◆ **EXERCISE MATERIALS**:
__________

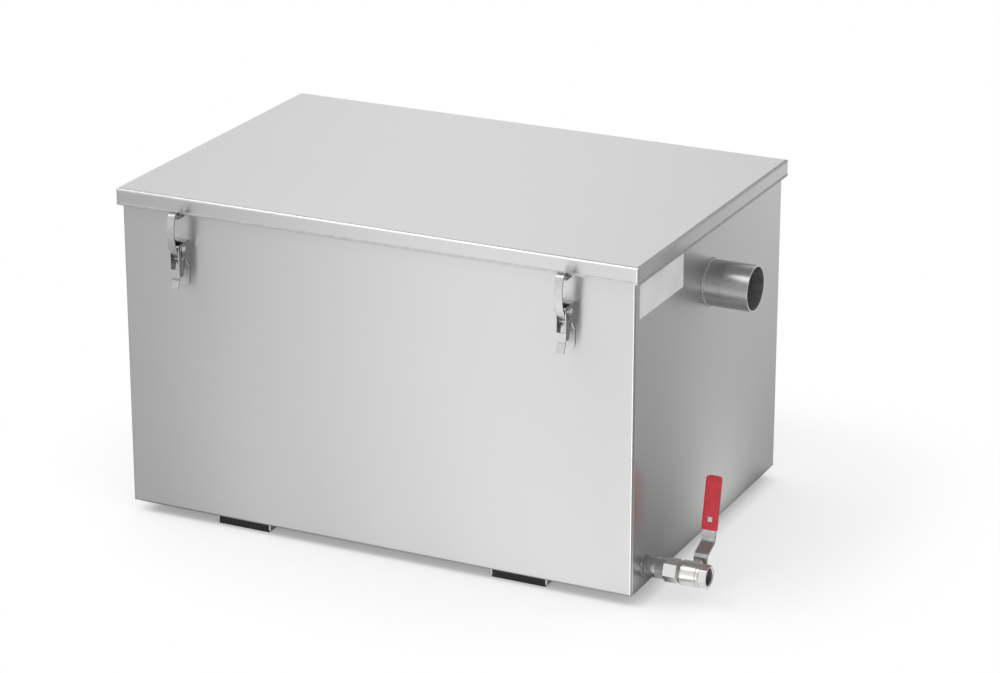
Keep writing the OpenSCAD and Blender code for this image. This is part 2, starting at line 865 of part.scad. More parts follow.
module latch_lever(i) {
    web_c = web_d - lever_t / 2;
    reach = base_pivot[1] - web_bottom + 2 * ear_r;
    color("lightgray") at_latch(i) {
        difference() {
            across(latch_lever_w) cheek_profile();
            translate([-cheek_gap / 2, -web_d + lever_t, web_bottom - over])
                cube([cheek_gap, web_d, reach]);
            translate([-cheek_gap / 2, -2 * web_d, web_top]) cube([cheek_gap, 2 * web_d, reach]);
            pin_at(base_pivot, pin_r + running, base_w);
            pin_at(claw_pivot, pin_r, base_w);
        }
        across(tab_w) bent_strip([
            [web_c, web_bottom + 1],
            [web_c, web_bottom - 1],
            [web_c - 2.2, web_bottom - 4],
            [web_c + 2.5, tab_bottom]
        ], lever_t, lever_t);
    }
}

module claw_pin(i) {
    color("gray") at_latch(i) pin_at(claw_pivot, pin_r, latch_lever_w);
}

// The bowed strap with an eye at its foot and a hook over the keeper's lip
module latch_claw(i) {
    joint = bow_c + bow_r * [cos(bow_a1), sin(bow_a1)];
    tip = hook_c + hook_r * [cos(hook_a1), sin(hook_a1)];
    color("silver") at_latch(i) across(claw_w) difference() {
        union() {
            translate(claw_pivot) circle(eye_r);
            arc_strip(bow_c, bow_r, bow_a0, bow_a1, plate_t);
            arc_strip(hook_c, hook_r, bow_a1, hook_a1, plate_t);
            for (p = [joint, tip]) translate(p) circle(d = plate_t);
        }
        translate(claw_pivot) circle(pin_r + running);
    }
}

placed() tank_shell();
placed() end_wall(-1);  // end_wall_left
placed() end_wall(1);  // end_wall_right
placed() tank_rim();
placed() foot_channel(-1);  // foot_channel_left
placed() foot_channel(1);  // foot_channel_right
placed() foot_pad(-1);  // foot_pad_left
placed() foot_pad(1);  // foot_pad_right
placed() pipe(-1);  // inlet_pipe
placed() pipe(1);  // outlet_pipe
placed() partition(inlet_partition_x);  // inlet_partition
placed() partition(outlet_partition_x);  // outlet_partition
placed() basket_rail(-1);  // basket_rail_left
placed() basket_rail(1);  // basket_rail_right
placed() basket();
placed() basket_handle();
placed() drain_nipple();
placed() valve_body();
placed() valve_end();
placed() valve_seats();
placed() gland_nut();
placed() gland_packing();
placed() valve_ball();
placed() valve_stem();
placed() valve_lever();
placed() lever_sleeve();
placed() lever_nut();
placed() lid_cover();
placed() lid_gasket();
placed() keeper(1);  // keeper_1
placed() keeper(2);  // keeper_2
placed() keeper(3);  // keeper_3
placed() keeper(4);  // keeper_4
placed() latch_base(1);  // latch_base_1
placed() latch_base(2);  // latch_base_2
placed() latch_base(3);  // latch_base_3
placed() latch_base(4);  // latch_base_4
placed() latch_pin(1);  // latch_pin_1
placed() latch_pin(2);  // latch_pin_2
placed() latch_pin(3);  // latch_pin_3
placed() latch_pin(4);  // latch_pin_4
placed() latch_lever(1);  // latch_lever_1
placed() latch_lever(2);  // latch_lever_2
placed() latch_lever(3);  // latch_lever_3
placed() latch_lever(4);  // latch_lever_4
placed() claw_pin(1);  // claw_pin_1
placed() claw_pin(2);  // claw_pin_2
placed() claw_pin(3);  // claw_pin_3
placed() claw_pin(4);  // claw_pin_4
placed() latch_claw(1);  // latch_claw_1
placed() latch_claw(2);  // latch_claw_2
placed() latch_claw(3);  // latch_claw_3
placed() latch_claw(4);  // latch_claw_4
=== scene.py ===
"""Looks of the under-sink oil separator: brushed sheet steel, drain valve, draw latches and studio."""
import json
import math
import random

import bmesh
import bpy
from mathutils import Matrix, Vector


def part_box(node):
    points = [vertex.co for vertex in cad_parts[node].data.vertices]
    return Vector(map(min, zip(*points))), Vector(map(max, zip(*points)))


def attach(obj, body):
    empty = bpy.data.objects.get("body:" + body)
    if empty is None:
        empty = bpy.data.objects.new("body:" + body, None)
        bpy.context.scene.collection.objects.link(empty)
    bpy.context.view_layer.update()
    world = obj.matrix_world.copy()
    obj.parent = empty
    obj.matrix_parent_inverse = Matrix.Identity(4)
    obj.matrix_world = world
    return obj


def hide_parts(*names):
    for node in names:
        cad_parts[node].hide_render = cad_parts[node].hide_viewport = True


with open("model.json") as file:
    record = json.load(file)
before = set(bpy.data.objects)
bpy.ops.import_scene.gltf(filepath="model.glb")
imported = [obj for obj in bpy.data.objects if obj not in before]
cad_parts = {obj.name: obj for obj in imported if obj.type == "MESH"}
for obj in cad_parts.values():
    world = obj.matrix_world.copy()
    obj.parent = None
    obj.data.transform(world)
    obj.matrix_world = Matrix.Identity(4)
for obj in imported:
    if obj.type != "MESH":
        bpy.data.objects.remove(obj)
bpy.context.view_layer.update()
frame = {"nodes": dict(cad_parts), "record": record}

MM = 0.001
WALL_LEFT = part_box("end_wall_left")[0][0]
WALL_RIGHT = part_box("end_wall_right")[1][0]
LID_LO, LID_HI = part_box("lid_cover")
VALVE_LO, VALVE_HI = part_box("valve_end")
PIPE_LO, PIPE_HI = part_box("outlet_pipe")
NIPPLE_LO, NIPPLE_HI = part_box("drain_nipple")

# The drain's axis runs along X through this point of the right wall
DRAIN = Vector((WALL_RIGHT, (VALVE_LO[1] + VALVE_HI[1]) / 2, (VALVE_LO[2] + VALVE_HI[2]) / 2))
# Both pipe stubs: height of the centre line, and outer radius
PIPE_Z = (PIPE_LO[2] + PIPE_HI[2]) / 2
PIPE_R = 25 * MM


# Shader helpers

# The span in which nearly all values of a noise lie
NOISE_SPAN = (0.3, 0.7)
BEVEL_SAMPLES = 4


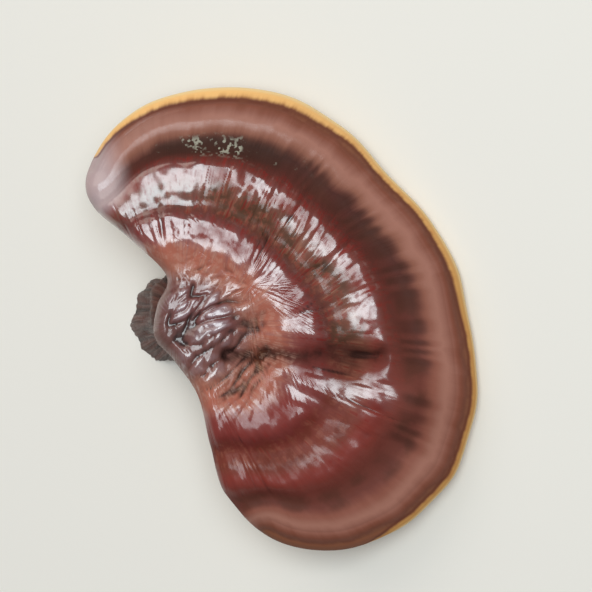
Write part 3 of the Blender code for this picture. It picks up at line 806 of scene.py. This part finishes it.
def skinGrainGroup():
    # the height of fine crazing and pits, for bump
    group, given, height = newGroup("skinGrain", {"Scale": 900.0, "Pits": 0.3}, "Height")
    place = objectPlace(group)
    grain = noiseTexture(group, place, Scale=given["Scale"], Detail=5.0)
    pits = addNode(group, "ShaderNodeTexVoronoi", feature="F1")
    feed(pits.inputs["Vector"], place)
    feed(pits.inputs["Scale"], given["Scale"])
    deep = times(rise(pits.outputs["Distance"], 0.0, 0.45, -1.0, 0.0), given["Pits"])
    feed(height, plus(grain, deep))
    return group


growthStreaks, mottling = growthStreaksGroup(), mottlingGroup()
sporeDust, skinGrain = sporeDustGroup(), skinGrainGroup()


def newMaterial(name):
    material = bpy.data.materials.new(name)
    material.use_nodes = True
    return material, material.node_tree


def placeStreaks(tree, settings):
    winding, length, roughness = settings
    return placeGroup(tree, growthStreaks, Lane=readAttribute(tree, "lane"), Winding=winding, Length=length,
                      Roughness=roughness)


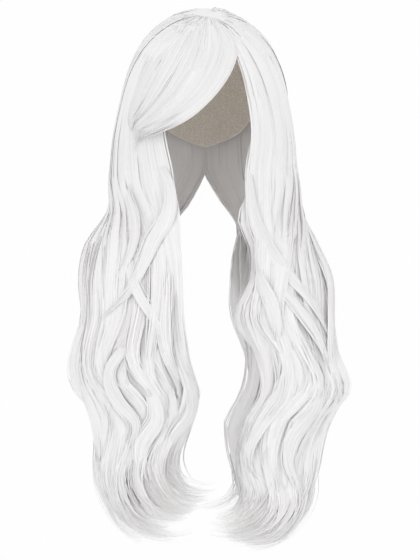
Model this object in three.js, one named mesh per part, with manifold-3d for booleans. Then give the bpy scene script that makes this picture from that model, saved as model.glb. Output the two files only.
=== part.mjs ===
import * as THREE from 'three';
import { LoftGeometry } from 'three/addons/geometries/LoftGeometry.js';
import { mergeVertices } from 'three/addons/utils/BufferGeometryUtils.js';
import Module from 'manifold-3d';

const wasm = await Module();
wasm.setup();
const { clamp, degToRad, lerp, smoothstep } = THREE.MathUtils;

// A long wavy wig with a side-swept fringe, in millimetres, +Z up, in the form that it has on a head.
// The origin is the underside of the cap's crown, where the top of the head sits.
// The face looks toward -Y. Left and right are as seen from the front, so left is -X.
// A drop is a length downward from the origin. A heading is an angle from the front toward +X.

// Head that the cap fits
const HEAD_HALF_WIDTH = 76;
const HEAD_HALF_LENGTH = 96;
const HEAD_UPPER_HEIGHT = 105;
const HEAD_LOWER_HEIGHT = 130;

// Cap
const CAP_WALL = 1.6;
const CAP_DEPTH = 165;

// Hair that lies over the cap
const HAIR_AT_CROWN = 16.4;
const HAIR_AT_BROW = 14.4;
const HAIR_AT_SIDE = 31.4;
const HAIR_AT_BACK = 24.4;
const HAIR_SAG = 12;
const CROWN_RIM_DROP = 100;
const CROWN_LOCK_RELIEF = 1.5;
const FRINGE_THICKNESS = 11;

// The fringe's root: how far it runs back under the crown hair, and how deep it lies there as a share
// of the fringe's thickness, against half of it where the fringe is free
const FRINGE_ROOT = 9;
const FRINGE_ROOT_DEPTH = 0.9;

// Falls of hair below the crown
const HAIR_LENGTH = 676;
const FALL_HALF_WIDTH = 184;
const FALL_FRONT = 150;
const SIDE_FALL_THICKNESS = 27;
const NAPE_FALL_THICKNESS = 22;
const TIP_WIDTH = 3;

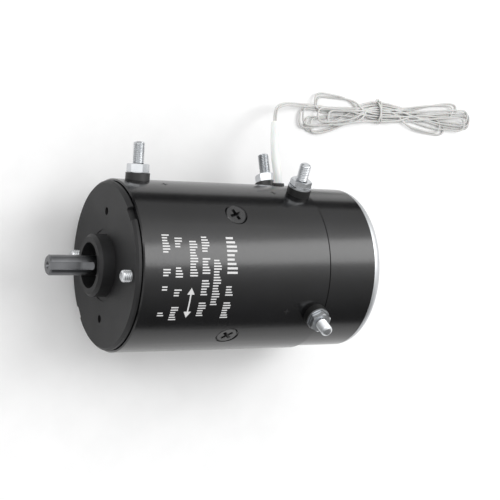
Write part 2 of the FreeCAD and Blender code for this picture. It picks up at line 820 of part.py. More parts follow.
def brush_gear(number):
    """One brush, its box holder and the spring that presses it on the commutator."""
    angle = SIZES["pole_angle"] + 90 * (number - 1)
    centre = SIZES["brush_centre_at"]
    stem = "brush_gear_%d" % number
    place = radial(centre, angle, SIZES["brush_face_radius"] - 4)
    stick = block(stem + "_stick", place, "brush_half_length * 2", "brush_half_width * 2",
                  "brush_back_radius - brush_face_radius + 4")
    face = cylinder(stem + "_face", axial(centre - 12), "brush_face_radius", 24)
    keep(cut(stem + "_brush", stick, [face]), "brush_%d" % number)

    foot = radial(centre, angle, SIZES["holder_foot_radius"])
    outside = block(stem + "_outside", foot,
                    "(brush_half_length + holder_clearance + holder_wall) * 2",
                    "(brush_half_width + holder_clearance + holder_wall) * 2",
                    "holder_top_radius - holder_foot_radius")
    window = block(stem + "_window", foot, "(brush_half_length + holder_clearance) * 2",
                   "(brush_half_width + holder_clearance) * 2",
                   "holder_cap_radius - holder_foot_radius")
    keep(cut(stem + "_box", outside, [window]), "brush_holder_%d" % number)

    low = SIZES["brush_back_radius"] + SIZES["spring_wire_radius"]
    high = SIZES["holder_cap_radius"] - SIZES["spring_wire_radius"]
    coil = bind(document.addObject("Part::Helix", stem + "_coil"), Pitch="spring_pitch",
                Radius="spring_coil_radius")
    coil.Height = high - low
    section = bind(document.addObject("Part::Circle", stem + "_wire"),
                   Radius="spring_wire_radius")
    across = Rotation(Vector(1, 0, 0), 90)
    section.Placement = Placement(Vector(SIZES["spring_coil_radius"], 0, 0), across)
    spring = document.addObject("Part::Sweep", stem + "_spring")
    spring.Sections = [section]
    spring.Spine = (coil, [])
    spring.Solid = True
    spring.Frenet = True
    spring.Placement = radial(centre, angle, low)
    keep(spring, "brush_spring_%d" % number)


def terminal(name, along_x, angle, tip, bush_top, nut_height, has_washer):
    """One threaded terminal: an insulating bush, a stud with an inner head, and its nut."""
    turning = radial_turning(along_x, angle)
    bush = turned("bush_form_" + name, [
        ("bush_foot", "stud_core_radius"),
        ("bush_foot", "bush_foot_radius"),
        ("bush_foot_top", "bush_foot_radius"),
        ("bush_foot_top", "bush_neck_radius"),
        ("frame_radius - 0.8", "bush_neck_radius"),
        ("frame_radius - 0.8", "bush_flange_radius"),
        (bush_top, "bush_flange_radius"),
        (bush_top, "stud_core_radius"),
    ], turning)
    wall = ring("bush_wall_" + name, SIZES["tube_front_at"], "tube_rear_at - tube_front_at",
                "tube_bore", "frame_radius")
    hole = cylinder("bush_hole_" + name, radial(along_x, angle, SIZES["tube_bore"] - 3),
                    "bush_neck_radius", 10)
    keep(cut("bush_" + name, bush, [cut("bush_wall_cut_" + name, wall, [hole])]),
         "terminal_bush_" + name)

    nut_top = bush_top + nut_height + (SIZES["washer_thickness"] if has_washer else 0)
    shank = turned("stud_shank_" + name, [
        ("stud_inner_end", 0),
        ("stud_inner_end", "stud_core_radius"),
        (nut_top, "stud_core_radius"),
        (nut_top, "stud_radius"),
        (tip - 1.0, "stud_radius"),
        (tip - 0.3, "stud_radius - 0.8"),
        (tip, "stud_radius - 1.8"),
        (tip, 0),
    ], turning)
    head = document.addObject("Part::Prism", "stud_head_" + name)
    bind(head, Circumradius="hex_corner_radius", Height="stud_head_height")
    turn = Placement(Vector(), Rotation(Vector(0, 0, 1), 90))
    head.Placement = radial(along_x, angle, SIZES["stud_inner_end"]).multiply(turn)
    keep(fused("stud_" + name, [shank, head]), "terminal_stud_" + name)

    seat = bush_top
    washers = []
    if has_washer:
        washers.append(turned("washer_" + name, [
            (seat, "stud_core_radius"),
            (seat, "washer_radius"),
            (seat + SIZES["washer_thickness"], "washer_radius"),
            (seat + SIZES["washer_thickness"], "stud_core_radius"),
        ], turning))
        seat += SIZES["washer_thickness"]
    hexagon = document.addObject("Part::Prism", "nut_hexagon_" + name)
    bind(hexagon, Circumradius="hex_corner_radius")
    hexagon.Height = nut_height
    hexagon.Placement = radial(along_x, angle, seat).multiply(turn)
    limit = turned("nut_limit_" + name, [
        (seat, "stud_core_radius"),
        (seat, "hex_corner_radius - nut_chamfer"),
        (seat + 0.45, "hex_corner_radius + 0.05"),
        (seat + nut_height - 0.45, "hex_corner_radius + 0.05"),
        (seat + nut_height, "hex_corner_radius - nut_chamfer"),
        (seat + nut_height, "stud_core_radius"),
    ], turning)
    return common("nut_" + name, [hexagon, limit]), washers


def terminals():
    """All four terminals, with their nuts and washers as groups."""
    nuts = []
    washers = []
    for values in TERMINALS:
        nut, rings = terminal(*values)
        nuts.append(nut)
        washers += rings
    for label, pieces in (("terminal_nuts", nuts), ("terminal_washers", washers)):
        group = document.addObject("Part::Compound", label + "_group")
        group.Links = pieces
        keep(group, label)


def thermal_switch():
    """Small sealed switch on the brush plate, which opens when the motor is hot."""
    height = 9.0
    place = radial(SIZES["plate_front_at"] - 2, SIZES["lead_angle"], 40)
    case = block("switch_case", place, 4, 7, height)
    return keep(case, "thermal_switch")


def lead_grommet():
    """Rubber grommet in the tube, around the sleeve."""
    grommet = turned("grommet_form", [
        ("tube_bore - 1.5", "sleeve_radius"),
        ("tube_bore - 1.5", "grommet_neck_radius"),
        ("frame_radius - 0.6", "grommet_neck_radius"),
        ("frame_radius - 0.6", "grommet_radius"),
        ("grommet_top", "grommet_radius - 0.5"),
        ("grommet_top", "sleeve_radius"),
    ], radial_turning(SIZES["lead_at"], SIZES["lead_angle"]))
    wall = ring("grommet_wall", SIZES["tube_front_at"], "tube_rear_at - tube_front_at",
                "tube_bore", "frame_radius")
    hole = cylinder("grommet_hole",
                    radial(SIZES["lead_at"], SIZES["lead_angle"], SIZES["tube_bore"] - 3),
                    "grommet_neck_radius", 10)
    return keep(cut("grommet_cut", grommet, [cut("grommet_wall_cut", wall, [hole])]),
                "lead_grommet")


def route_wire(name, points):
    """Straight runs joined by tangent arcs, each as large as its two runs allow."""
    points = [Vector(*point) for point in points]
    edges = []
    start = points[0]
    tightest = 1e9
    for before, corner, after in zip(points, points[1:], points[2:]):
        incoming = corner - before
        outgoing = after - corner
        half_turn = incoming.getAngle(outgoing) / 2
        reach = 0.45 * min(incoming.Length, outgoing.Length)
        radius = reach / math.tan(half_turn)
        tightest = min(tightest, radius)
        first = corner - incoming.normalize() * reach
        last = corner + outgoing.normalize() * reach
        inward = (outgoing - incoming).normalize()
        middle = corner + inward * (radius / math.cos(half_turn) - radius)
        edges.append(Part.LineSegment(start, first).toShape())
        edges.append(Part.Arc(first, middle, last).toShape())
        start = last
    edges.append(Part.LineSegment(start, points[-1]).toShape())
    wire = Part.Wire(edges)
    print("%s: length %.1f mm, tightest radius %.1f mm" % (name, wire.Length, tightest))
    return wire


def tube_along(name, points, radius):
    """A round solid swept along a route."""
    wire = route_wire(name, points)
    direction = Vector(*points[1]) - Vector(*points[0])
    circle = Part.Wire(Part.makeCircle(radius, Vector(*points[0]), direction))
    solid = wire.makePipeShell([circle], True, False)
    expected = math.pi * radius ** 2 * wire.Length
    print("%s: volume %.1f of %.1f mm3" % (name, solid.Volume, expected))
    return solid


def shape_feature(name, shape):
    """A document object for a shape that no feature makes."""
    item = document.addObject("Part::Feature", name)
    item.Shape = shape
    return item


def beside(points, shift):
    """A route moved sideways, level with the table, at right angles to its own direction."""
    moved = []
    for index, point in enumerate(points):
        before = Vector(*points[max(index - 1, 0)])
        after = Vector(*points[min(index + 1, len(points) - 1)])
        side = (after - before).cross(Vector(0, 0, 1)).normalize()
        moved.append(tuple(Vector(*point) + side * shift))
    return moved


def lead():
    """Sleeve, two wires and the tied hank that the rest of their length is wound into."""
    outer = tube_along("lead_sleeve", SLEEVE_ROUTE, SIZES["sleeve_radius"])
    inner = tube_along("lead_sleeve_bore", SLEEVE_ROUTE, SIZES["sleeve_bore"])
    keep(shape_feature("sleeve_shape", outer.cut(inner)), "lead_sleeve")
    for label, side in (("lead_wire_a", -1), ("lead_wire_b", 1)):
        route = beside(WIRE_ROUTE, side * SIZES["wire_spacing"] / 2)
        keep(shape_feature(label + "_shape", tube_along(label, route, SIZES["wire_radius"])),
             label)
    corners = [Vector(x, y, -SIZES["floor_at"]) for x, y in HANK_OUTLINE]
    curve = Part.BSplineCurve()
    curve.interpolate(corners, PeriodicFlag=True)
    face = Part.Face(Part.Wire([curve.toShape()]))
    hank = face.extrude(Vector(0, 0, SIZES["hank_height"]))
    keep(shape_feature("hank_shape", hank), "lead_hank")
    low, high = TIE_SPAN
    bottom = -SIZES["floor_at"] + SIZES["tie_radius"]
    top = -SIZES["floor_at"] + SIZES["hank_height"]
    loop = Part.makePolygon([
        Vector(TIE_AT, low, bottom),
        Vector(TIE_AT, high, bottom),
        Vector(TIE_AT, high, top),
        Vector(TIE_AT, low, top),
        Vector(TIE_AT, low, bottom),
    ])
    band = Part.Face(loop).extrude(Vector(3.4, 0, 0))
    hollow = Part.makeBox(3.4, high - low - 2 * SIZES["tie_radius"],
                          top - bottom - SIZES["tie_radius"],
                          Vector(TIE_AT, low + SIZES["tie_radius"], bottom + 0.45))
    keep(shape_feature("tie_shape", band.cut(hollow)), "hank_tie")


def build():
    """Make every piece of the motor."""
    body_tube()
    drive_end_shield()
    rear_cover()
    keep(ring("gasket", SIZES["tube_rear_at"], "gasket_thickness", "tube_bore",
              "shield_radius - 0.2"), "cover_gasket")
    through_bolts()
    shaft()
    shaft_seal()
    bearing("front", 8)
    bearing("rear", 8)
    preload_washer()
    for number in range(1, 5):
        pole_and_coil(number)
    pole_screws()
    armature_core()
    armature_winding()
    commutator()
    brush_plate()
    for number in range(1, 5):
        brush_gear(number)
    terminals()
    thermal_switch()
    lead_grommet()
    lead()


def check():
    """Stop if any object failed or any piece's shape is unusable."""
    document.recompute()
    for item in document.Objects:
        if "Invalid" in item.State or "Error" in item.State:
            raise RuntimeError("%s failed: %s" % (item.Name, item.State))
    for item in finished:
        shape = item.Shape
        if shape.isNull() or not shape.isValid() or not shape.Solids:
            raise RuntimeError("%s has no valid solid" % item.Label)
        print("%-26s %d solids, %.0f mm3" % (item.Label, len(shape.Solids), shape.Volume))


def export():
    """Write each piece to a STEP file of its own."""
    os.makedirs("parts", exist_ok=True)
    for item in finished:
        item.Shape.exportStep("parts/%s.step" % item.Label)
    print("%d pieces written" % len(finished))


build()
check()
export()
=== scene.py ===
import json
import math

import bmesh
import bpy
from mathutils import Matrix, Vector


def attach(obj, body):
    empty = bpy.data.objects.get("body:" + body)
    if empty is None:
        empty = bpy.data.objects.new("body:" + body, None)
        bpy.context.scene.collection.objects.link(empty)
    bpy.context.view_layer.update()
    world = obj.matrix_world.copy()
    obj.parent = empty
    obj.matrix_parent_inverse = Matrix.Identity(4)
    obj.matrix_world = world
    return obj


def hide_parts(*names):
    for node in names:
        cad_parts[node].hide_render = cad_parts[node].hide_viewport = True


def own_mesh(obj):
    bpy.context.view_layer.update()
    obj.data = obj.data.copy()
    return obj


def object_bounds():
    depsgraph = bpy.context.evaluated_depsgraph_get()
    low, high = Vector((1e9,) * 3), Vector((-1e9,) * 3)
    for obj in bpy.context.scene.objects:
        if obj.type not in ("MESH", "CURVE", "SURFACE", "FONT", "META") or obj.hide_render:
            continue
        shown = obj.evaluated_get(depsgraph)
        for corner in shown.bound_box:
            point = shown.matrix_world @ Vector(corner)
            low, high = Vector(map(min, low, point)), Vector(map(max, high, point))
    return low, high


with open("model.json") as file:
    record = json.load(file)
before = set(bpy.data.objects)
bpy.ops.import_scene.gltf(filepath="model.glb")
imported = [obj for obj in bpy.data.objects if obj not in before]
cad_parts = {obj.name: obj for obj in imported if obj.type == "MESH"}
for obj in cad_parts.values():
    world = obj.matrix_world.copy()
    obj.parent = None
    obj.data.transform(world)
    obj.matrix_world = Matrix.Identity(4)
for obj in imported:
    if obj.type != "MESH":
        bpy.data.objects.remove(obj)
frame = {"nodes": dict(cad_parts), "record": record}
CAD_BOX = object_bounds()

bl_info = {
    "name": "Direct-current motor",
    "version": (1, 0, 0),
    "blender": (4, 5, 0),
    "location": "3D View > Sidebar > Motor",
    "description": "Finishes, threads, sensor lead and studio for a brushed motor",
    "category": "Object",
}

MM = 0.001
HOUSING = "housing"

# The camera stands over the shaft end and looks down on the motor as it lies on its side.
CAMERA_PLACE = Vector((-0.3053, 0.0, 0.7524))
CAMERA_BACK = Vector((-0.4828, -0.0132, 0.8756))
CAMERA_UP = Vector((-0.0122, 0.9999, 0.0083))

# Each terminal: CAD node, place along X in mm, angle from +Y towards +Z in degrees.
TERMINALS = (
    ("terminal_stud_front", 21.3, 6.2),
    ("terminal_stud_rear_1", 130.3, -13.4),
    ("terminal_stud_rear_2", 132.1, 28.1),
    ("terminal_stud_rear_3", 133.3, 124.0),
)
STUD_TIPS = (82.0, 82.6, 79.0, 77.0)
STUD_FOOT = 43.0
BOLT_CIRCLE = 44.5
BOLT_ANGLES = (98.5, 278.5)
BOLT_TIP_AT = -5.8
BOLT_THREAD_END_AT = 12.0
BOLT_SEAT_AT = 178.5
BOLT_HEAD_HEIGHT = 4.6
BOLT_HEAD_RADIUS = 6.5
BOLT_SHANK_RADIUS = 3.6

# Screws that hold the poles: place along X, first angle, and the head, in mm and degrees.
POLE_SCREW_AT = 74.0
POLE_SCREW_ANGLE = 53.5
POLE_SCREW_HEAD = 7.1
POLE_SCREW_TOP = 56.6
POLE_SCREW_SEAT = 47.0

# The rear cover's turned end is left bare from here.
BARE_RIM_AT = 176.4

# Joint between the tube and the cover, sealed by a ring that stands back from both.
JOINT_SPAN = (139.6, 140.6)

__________

◆ **EXERCISE GOAL**: Taking the material above, extract exactly and only the lines from the line with "if shape.isNull() or" to the line with "return low, high", inclusive of both.

◆ **WRITTEN REPLY**:
        if shape.isNull() or not shape.isValid() or not shape.Solids:
            raise RuntimeError("%s has no valid solid" % item.Label)
        print("%-26s %d solids, %.0f mm3" % (item.Label, len(shape.Solids), shape.Volume))


def export():
    """Write each piece to a STEP file of its own."""
    os.makedirs("parts", exist_ok=True)
    for item in finished:
        item.Shape.exportStep("parts/%s.step" % item.Label)
    print("%d pieces written" % len(finished))


build()
check()
export()
=== scene.py ===
import json
import math

import bmesh
import bpy
from mathutils import Matrix, Vector


def attach(obj, body):
    empty = bpy.data.objects.get("body:" + body)
    if empty is None:
        empty = bpy.data.objects.new("body:" + body, None)
        bpy.context.scene.collection.objects.link(empty)
    bpy.context.view_layer.update()
    world = obj.matrix_world.copy()
    obj.parent = empty
    obj.matrix_parent_inverse = Matrix.Identity(4)
    obj.matrix_world = world
    return obj


def hide_parts(*names):
    for node in names:
        cad_parts[node].hide_render = cad_parts[node].hide_viewport = True


def own_mesh(obj):
    bpy.context.view_layer.update()
    obj.data = obj.data.copy()
    return obj


def object_bounds():
    depsgraph = bpy.context.evaluated_depsgraph_get()
    low, high = Vector((1e9,) * 3), Vector((-1e9,) * 3)
    for obj in bpy.context.scene.objects:
        if obj.type not in ("MESH", "CURVE", "SURFACE", "FONT", "META") or obj.hide_render:
            continue
        shown = obj.evaluated_get(depsgraph)
        for corner in shown.bound_box:
            point = shown.matrix_world @ Vector(corner)
            low, high = Vector(map(min, low, point)), Vector(map(max, high, point))
    return low, high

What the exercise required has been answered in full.